SIR MICHAEL HARRISON: Yes, I am not talking about injunction, I am talking about the judicial review proceedings.
MR MCCLEAVE: No, but that is what I thought the injunction was, so I am mistaken my Lord, sorry I am wasting your time.
SIR MICHAEL HARRISON: Well, I am just anxious to clear as much out of the way as possible, with your agreement.
MR MCCLEAVE: It would not be beneficial, would it?
SIR MICHAEL HARRISON: Are you content that the judicial review proceedings are dismissed?
MR MCCLEAVE: I don't know my Lord.
SIR MICHAEL HARRISON: You do not know. Well I think, Mr Honey, as Mr McCleave is not represented, I think what will have to be done is for a formal application for it to be dismissed to be made and then dealt with.
MR HONEY: My Lord, I am grateful.
MR MCCLEAVE: Thank you, my Lord.
MR HONEY: The other matter, my Lord, is costs. We have been able to discuss this outside and we have reached an agreement as to costs in the sum of £5,000. We have made arrangements with Mr McCleave for the payment of that so, my Lord, I would ask for an order that Mr McCleave pay the Secretary of State's costs, assessed in the sum of £5,000.
SIR MICHAEL HARRISON: Do you agree with what has been said?
MR MCCLEAVE: I am content with that.
SIR MICHAEL HARRISON: You are content with that. Thank you very much Mr McCleave, then I will make an order that the claimant pays the first defendant's costs in the sum of £5,000.
MR MCCLEAVE: Excuse me, my Lord, I have got one year to do so.
SIR MICHAEL HARRISON: I think what Mr McCleave is saying he has a year to do so, I imagine that may refer to what you have been discussing outside.
MR HONEY: My Lord, yes, that is right. We have agreed that it will be paid over the course of year, in four quarterly installments.

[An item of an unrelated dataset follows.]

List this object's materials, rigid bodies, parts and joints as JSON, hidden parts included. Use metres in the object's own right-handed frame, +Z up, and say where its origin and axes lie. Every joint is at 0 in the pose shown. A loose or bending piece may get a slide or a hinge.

SIR MICHAEL HARRISON: Do you wish that to be part of the order?
MR HONEY: My Lord, I do not think it needs to be. We have said we will formalize it with a letter to Mr McCleave.
SIR MICHAEL HARRISON: Right, so that will be produced to you in a letter.
MR MCCLEAVE: It does not mean to say that you are going to order someone to pull the property down are you?
SIR MICHAEL HARRISON: No, I have not made any such order. Thank you very much.